Who is the black sheep in this family?” One of the pleasures of shooting a Nauticam housing in general and the NA D4 in specific is that the controls and operation are so user friendly that more time can be spent finding and composing shots that tell a story about behavior. F36 1/320 ISo 100

This emperor shrimp on a sea cucumber is perhaps the most challenging kind of shot for the 150mm lens. A constantly moving subject, less than a 1/2” long while utilizing a +5 Subsee wet lens. Still, the Nauticam D4 housing can be shot steady with one hand when necessary and tracks amazingly well.
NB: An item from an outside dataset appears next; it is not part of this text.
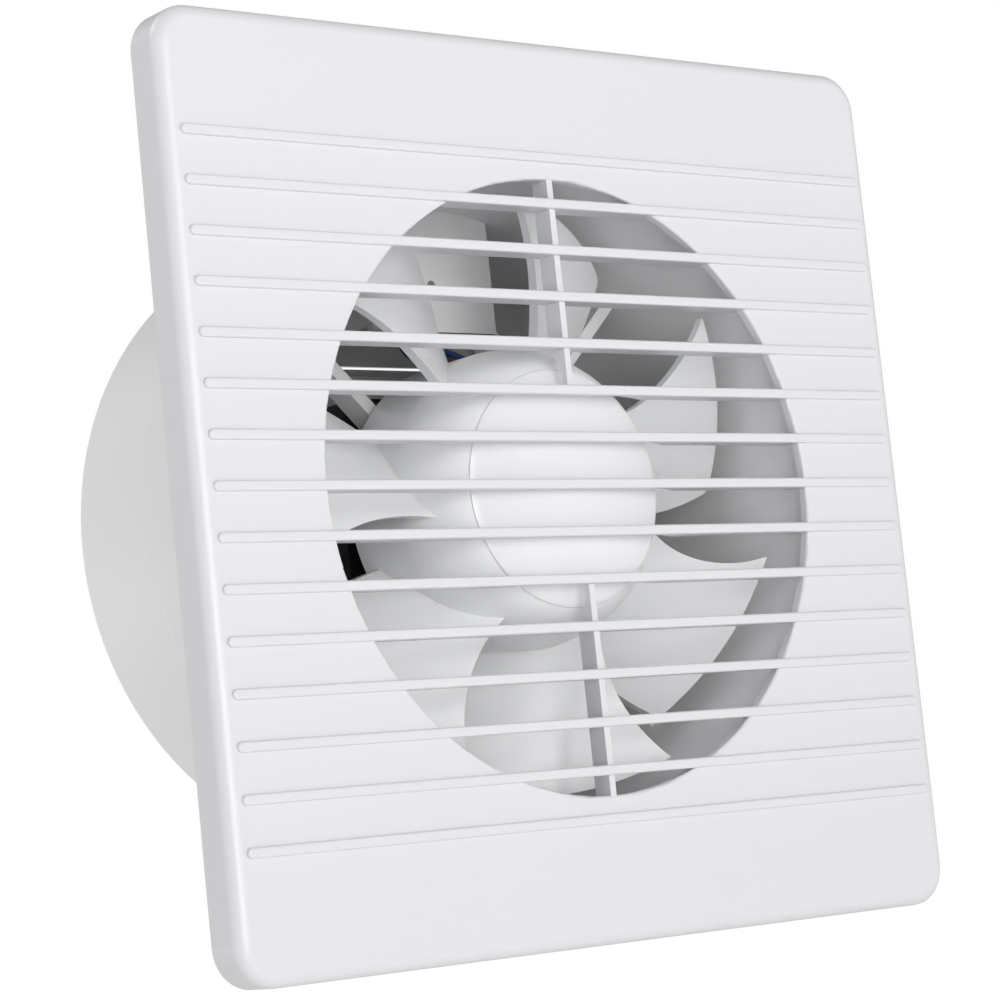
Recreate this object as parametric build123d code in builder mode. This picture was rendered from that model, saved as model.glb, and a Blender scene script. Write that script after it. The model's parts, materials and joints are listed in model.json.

One of the most difficult conditions for any auto focus is a small transparent subject free swimming in low visibility (under 10’). The D4 with 150mm was excellent with about 60 percent of shots of the 1” shrimp in focus, though backscatter was a problem in the low viability. A high shutter speed was used to eliminate the green water background – no cropping. F22 1/320 ISO 100

The sequence that follows is a demonstration of the relative reproduction capability of the Sigma 150mm lens on the D4 with a dry close up lens (Canon 500D) mounted directly on the Sigma. The second and third shot are examples of adding a +5 wet lens and finally a +10 wet lens. The shots are of Saddleback Anemone Fish eggs and they are extremely tiny – roughly the size of a pencil point. In the first shot, only the eggs in the foreground are in focus and that is where the additional examples are shot to allow room for the very doting parents who watched my every move. No images are cropped.


Sigma 150 w/ Canon 500D close up lens. F29 1/320 ISO 100

Sigma 150 w/ canon 500D Close up lens and Subsee +5 Diopter. F29 1/320 ISO 100

Sigma 150 w/ canon 500D Close up lens and Subsee +10 Diopter. F29 1/320 ISO 100 

Notice the extremely shallow depth of field and some distortion towards the edges – this is a pretty tricky combination and generally easier on the shorter macro lenses. None the less, pretty fun stuff!